Ohio celebrated its bicentennial in 2003. As part of the festivities, the Wheeling & Lake Erie Railway painted GP35-3 No. 200 into a black and white livery with a red, white and blue bicentennial logo, and an Ohio flag painted on its sides. White stripes adorned the nose.
I’ve seen and photographed this unit before, including a time when it was leading a train on CSX when the W&LE still used its trackage rights on the New Castle Subdivision through Kent.
Although this livery is approaching 12 years of age, the unit itself is much older. It was built by EMD in December 1964 for the Southern Railway, where it carried roster number 2706.
The “new” Wheeling acquired the unit in 1990. It was rebuilt in October 1995. Along the way it acquired Alco trucks.
My latest encounter with W&LE 200 was near New London earlier this month. It was sitting in the siding just east of Chenango Road waiting for the approval of the IG dispatcher to get onto the CSX Greenwich Subdivision.
With fellow unit 4016 (an SD40-3), the 200 was cooling its heels with a Willard-bound manifest freight.
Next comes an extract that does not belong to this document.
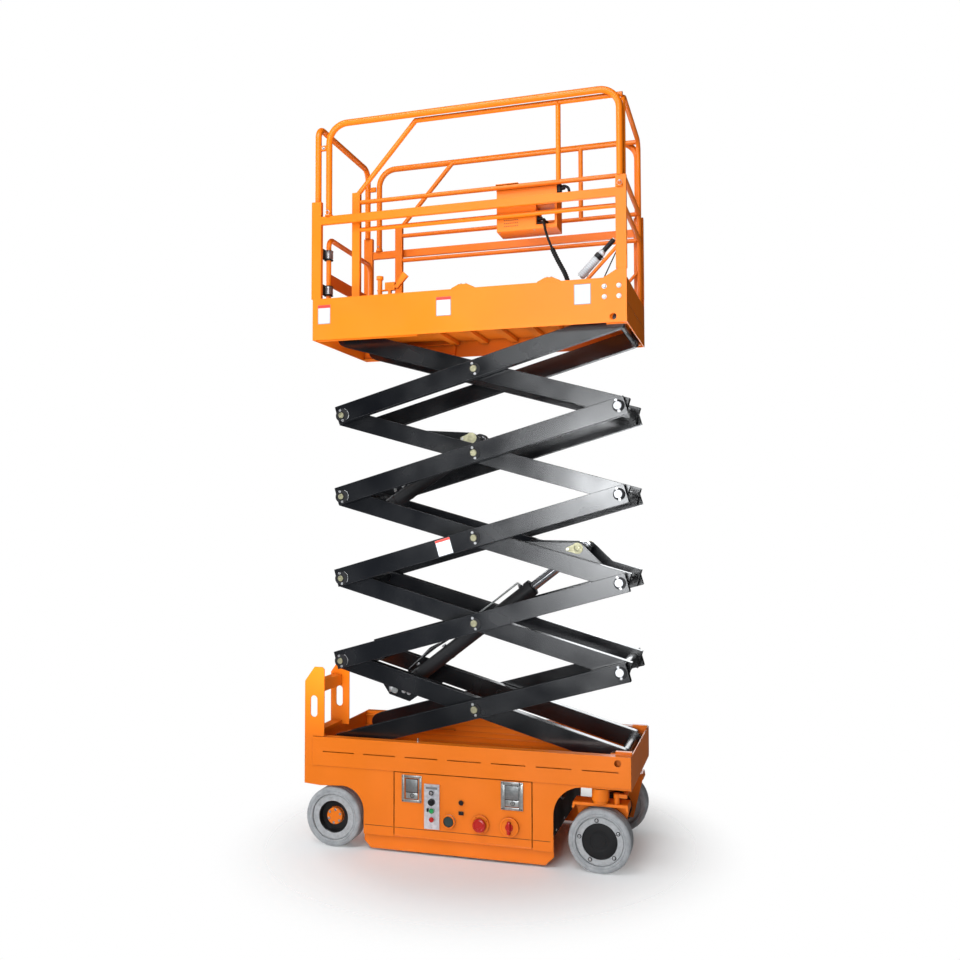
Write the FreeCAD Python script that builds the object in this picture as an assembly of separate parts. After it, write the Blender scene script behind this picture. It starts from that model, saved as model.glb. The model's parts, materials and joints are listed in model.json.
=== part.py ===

The original plan was to photograph this train at GN Tower in Greenwich after it got on the CSX Willard Terminal Subdivision.
But with time running short — it was getting to be late afternoon — we decided to look for it in New London.
And there is was, looking rather splendid. Maybe the railfan gods were looking out for us because some late day sunlight poked through a crevice in the clouds and No. 200 looked even more spectacular taking a bow for the cameras.